What is a gross lease?
In a gross lease, the tenant pays a single fixed rent and the landlord covers all building expenses (taxes, insurance, maintenance, sometimes utilities). The landlord builds expected costs into the rent. Gross leases are more common for multi-tenant office buildings.
What is a modified gross lease?
A hybrid: the tenant pays base rent plus some, but not all, of the variable costs. Common structures: tenant pays utilities, base rent covers everything else; or tenant pays a pro-rata share of operating expense increases above a base year.
What are CAM charges?
Common Area Maintenance charges cover the upkeep of shared building areas (parking lots, lobbies, landscaping, security, exterior maintenance). In a NNN or modified gross lease, the tenant pays a pro-rata share of CAM, calculated as tenant’s square footage divided by total leased square footage.

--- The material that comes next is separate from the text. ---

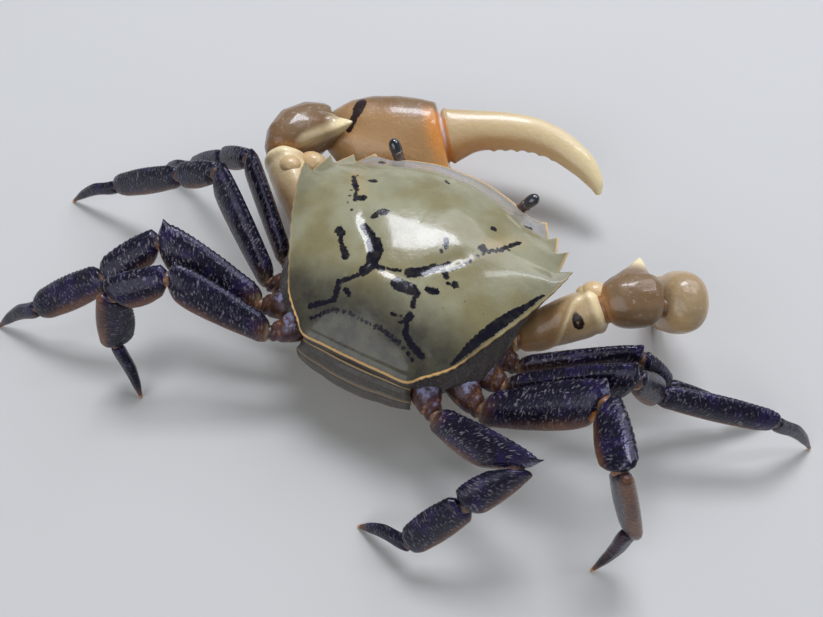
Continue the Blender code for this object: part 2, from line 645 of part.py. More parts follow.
def make_arm(side, arm, sizes, hand_axes, spine, hand_cutter):
    """The three lengths of an arm; returns the plane in which it meets the hand."""
    root, elbow, bulge, wrist = (Vector(arm[name]) for name in ("root", "elbow", "bulge", "wrist"))
    inward = Vector((math.copysign(1.0, -root.x), 0.35, 0.0)).normalized()
    shoulder = root + inward * 9.0
    hip_way, merus_way = (root - shoulder).normalized(), (elbow - root).normalized()
    hip_plane = mitre(hip_way, merus_way)
    elbow_plane = mitre(merus_way, (bulge - elbow).normalized())
    wrist_plane = mitre((wrist - bulge).normalized(), hand_axes[0])
    upright = Vector((0, 0, 1))
    ischium = to_object("ischium", straight_length(shoulder, root, hip_way, hip_plane, sizes["ischium"],
                                                   ARM_STATIONS["ischium"], upright, CLAW_SIDES))
    boolean(ischium, body_cutters("carapace", "thorax"), "DIFFERENCE")
    finish(keep_largest(ischium), "claw_" + side + "_ischium", "claw")
    merus = to_object("merus", straight_length(root, elbow, hip_plane, elbow_plane, sizes["merus"],
                                               ARM_STATIONS["merus"], upright, CLAW_SIDES))
    boolean(merus, body_cutters("carapace", "thorax"), "DIFFERENCE")
    finish(keep_largest(merus), "claw_" + side + "_merus", "claw")
    carpus = to_object("carpus", swollen_length((elbow, bulge, wrist), elbow_plane, wrist_plane, sizes["carpus"],
                                                ARM_STATIONS["carpus"], hand_axes[1]))
    trim(carpus, elbow, elbow_plane)
    boolean(carpus, [carpus_spine(elbow.lerp(bulge, 0.5).lerp(wrist, 0.35), Vector(spine))], "UNION")
    boolean(carpus, [hand_cutter], "DIFFERENCE")
    finish(keep_largest(carpus), "claw_" + side + "_carpus", "claw")


def trim(target, spot, plane):
    """Cut a body flat just past a joint plane, so that it meets its neighbour face to face."""
    bm = bmesh.new()
    bm.from_mesh(target.data)
    everything = bm.verts[:] + bm.edges[:] + bm.faces[:]
    cut = bmesh.ops.bisect_plane(bm, geom=everything, dist=0.000001, clear_inner=True,
                                 plane_co=(spot + plane * GAP / 2.0) * MM, plane_no=plane)
    rim = [item for item in cut["geom_cut"] if isinstance(item, bmesh.types.BMEdge)]
    if rim:
        bmesh.ops.contextual_create(bm, geom=rim)
    bmesh.ops.recalc_face_normals(bm, faces=bm.faces)
    bm.to_mesh(target.data)
    bm.free()


def carpus_spine(root, tip):
    along, tall, thick = claw_axes(tip - root, (0, 0, 1))
    length = (tip - root).length
    rings = [ring_points(root + along * length * share, tall, thick, CARPUS_SPINE_RADIUS * size,
                         CARPUS_SPINE_RADIUS * size, 8, 2.0)
             for share, size in ((0.0, 1.9), (0.45, 1.4), (0.75, 0.75), (1.0, 0.1))]
    return to_object("spine", loft(rings))


def make_claw(side, arm, sizes, axes, palm, pollex, finger, hinge, spine):
    start = Vector(arm["start"])
    hand_cutter = to_object("hand_cutter", claw_loft(start, axes, palm, grow=GAP))
    make_arm(side, arm, sizes, axes, spine, hand_cutter)
    make_hand(side, start, axes, palm, pollex, finger, hinge)


def centre_on_origin():
    """Stand the finished crab on z = 0 with the middle of its box over the origin."""
    corners = []
    for part in PARTS.objects:
        if part.type == "MESH":
            corners += [vert.co.copy() for vert in part.data.vertices]
    low = Vector([min(corner[k] for corner in corners) for k in range(3)])
    high = Vector([max(corner[k] for corner in corners) for k in range(3)])
    STAND.location = (-(low.x + high.x) / 2.0, -(low.y + high.y) / 2.0, -low.z)


def build():
    make_carapace()
    make_thorax()
    make_tail_plate()
    for side, sign in (("left", 1.0), ("right", -1.0)):
        make_eye(side, sign)
        make_mouth_plate(side, sign)
    for name, leg in LEGS.items():
        make_leg(name, leg)
    make_claw("left", GREAT_ARM, GREAT_ARM_SIZES, great_axes(), GREAT_PALM, GREAT_POLLEX, GREAT_FINGER,
              GREAT_HINGE, CARPUS_SPINE["great"])
    small = claw_axes(SMALL_HAND["along"], SMALL_HAND["front"])
    make_claw("right", SMALL_ARM, SMALL_ARM_SIZES, small, SMALL_PALM, SMALL_POLLEX, SMALL_FINGER,
              SMALL_HINGE, CARPUS_SPINE["small"])
    centre_on_origin()


build()
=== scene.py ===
# Display scene of a rice-field freshwater crab: fine skins, colours, floor, lights and camera.
#
# The crab faces -Y, its left side is +X, and the floor it stands on is z = 0.
# Lengths are written in millimetres in the crab's own middle, and made metres where a mesh is made.

import math

import bmesh
import bpy
from mathutils import Matrix, Vector


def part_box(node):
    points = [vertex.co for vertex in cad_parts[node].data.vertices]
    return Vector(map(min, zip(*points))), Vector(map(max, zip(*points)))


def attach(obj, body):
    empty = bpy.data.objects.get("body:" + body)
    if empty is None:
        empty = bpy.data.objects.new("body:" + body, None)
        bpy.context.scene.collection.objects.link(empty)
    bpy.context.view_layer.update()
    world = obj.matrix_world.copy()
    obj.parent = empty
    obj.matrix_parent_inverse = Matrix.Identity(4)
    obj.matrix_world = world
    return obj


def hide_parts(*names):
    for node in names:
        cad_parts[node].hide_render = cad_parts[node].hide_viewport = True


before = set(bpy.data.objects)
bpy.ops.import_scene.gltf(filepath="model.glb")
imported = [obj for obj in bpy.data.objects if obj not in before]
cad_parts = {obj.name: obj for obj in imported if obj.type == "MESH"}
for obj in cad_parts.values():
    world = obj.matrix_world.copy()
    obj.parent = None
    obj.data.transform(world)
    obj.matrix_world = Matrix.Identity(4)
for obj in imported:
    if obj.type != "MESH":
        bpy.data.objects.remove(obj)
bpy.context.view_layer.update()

bl_info = {
    "name": "Rice-field crab display",
    "version": (1, 0, 0),
    "blender": (4, 5, 0),
    "location": "View3D > Sidebar > Crab",
    "description": "Skins, colours and stage of a life-size freshwater crab",
    "category": "Object",
}

MM = 0.001
UP = Vector((0, 0, 1))
FAR = 1e9
SIDES = (("left", 1.0), ("right", -1.0))

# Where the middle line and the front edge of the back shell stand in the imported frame
FRONT_EDGE_Y = -14.6
SHELL_LOW, SHELL_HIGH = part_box("carapace")
SHIFT = Vector(((SHELL_LOW[0] + SHELL_HIGH[0]) / 2.0 / MM, SHELL_LOW[1] / MM - FRONT_EDGE_Y, 0.0))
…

How long is a typical commercial lease?
Commercial lease terms range widely. Retail and office: 3-10 years typical, often with renewal options. Industrial: 5-15 years. Pop-ups: 1-12 months. Anchor tenants in shopping centers: 15-25 years with multiple renewal options.
Can the tenant assign or sublet?
Default rule: most commercial leases prohibit assignment or sublease without the landlord’s consent. The lease should specify whether consent is at the landlord’s sole discretion or «not to be unreasonably withheld» (which is the tenant-favorable standard).
What is a personal guaranty?
A personal guaranty is a separate document where an individual (typically the business owner) personally guarantees the tenant entity’s obligations under the lease. If the tenant entity defaults, the landlord can pursue the personal guarantor’s individual assets. Personal guaranties are nearly universal for new businesses and small LLCs.
Download the Free Commercial Lease Agreement
A note on legal effect: this template is designed to be functional, not bulletproof. It covers the standard situations correctly, but edge cases (multi-party transactions, regulated industries, cross-jurisdictional issues, distressed counterparties) usually need attorney review. We are not your lawyer. Use the template, but get a second opinion if the stakes are real.